I hadn’t seen the kneeling arm work Kara includes here before, and she includes a few tips and tidbits that were new to me, so even if like me you wonder if it’s worth it to get this one when you already have several similar ones, I feel Slim & Tone does offer something a little different to the ever growing collection of traditional meets apparatus-derived matwork.
Sadly, I’ve still not yet had the pleasure of playing on the Pilates equipment, so I can’t compare how any of these videos, including Kara’s, compare to working on the real deal.
Kara’s strength is in providing form tips and filling you in on information about what you’re doing. If you can’t see your television while doing matwork on the floor, you’ll need to preview this one to get a sense of what Kara means by certain exercises and at what pace she proceeds. In other words, if you must have meticulous cuing of each movement, this may not be the best choice for you.

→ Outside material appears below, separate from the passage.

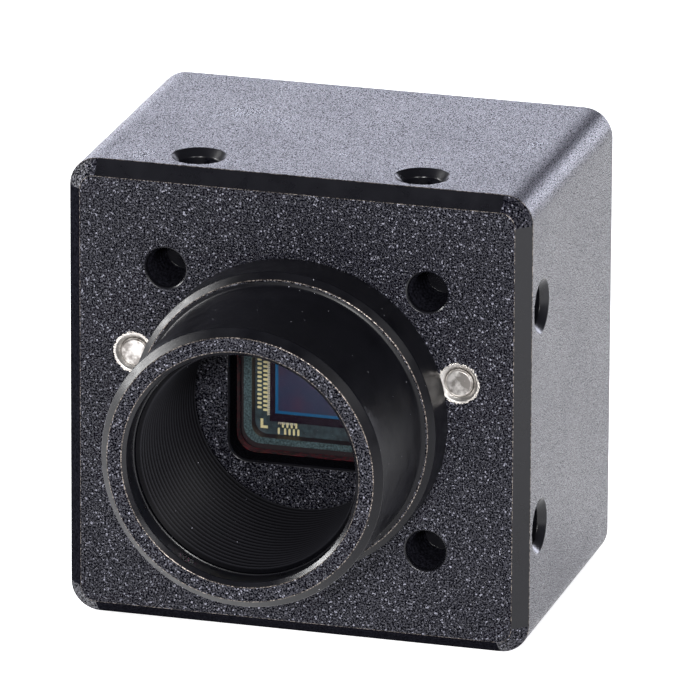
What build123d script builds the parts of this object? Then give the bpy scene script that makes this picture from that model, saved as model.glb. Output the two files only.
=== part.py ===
from build123d import *
import math
import os

os.makedirs("parts", exist_ok=True)

# Frame: origin under the middle of the whole camera, on the plane it stands on.
# The lens tube points along -Y and +Z is up. A "depth" is a distance behind
# the housing's front face, so what stands in front of the face is negative.

# ---- Whole camera ----
body_size = 29.0
body_depth = 19.8
tube_length = 11.75
io_reach = 4.5
slip = 0.02

total_length = tube_length + body_depth + io_reach
face_y = tube_length - total_length / 2
axis_z = body_size / 2

# ---- Lens tube ----
thread_minor_r = 6.73
relief_r = 7.1
relief_depth = 1.5
tube_r = 8.75
tube_edge = 0.5
mouth_edge = 0.35
collar_r = 9.55
collar_height = 3.1
collar_edge = 0.4
collar_cove = 0.3
spigot_r = 8.0
seat_depth = 1.9
spigot_gap = 0.05
spigot_edge = 0.2

# ---- Housing ----
long_edge_r = 1.8
front_edge = 0.9
rear_edge = 0.3
block_depth = 5.0
cavity_size = 24.6
cavity_corner_r = 1.0
floor_depth = 3.5
window_w = 9.44
window_h = 8.4
window_corner_r = 1.2
window_edge = 0.12
pocket_w = 12.6
pocket_h = 11.6
pocket_corner_r = 1.0

# ---- Tapped holes of the housing ----
m3_tap_r = 1.25
front_hole_pitch = 16.4
front_hole_depth = 4.0
front_hole_mouth_r = 1.35
side_hole_pitch = 14.0
side_hole_from_face = 3.05
side_hole_depth = 4.0
side_hole_mouth_r = 1.7

# ---- Pressed pins beside the collar ----
pin_r = 0.875
pin_x = 10.2
pin_up = 2.65
pin_mouth_r = 1.15
pin_recess = 0.05
pin_end_depth = 7.4
pin_tip_edge = 0.12
hole_overrun = 1.0

# ---- Image sensor ----
seal_thickness = 0.7
seal_wall = 1.0
glass_thickness = 0.5
glass_margin = 0.35
adhesive_thickness = 0.05
adhesive_w = 9.3
adhesive_h = 8.1
adhesive_corner_r = 1.1
cavity_w = 8.3
cavity_h = 7.3
package_cavity_r = 0.8
package_w = 11.0
package_h = 10.0
package_corner_r = 0.25
package_frame_thickness = 0.7
package_base_thickness = 0.65
die_w = 6.4
die_h = 5.12
die_thickness = 0.25
array_w = 5.7
array_h = 4.16
array_rise = 0.06
array_thickness = 0.02
sensor_x = 0.06
sensor_z = -0.17

# ---- Bond fingers on the package ----
finger_thickness = 0.02
finger_pitch = 0.2788
finger_width = 0.15
finger_corner_r = 0.06
inner_finger_x = 3.48
inner_finger_length = 0.32
inner_fingers = 15
outer_finger_x = 3.87
outer_finger_length = 0.28
outer_fingers = 14
end_finger_width = 0.13
near_end_finger_z = 2.82
near_end_finger_length = 0.34
near_end_fingers_x = (-1.54, -1.82, -2.1, -2.38)
far_end_finger_z = 3.23
far_end_finger_length = 0.42
far_end_fingers_x = (-1.4, -1.68, -1.96, -2.24, -2.64)
mark_x = 3.57
mark_z = 2.83
mark_w = 0.46
mark_h = 0.6
mark_width = 0.17

# ---- Circuit boards ----
board_size = 24.0
board_notch = 3.7
board_thickness = 1.0
board_gap = 4.9
board_hole_r = 1.1
pin_clear_r = 0.95
stack_x = 4.2
stack_z = 10.0
boss_r = 1.9

# ---- Screws through the boards ----
m2_r = 1.0
stack_tap_depth = 3.2
stack_head_r = 1.75
stack_head_height = 1.3
stack_recess_r = 0.6
stack_recess_depth = 0.7
stack_tip = 3.6
spacer_r = 1.7

# ---- Rear cover ----
cover_thickness = 2.0
cover_gap = 0.08
recess_size = 26.2
recess_corner_r = 1.4
gasket_thickness = 0.3
gasket_band = 0.7
cover_edge = 0.2
cover_screw_xz = 10.9
cover_boss_inner = 8.8
cover_hole_r = 1.1
cover_sink_r = 1.95
cover_tap_depth = 7.0
cover_screw_length = 5.5
cover_head_r = 1.85
cover_head_drop = 0.1
drive_r = 0.65
drive_depth = 0.6

# ---- Data connector ----
usb_z = -6.0
usb_w = 8.94
usb_h = 3.26
usb_wall = 0.3
usb_proud = 0.1
usb_gap = 0.15
usb_base_depth = 2.0
tongue_w = 6.69
tongue_thickness = 0.7
tongue_recess = 0.6
contact_count = 12
contact_pitch = 0.5
contact_width = 0.25
contact_thickness = 0.04
contact_length = 3.4
contact_recess = 0.5

# ---- Round connector for trigger and power ----
io_x = -5.5
io_z = 4.5
io_shell_r = 4.0
io_shell_wall = 0.6
io_flange_r = 4.9
io_flange_thickness = 1.2
io_tail = 1.6
io_edge = 0.3
io_groove_width = 0.6
io_groove_depth = 0.35
io_nut_flat = 10.0
io_nut_thickness = 1.8
io_key_width = 0.9
io_key_height = 0.35
io_insert_recess = 4.0
io_pin_count = 6
io_pin_r = 0.35
io_pin_circle_r = 1.9
io_pin_recess = 1.2

# ---- Chips and light ----
chip_edge = 0.1
processor_x = 5.5
processor_z = 3.6
processor_size = 8.0
processor_thickness = 1.2
pedestal_size = 7.4
pad_thickness = 0.6
led_x = 7.6
led_w = 1.6
led_h = 0.8
led_thickness = 0.6
pipe_r = 0.75
pipe_head_r = 1.2
pipe_head_thickness = 0.8
pipe_gap = 0.3
pipe_proud = 0.1

# ---- What is soldered to the boards ----
capacitor_w = 1.0
capacitor_h = 0.5
capacitor_thickness = 0.5
capacitor_pitch = 1.6
sensor_capacitor_rows = (-3.2, -5.2)
sensor_capacitors_per_row = 6
main_capacitors_per_side = 3
oscillator_w = 3.2
oscillator_h = 2.5
oscillator_thickness = 0.9
oscillator_corner_r = 0.3
oscillator_x = -8.0
oscillator_z = -3.5
mezzanine_z = 6.0
mezzanine_w = 14.0
mezzanine_h = 3.6
plug_h = 2.2
plug_w = 12.6
plug_overlap = 1.2
mezzanine_groove = 0.2
memory_x = -6.0
memory_z = -2.0
memory_w = 8.0
memory_h = 6.0
memory_thickness = 1.0
bridge_x = 6.0
bridge_z = -2.5
bridge_size = 6.0
bridge_thickness = 0.9
main_capacitor_x = 10.4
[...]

Kara has a pleasant voice and a natural manner of speaking that’s easy to understand. I didn’t realize this while doing the video, but while reviewing the video I noticed Kara has a bit of a rhythmic (but not quite sing-songy) manner of speaking in a few parts; this is somewhat common among Pilates instructors during percussive moves like the hundred, and not only did this not register with me but it certainly didn’t bother me. And the fact that I have to nitpick to that extent to find something potentially objectionable about an instructor should tell you how much I like her.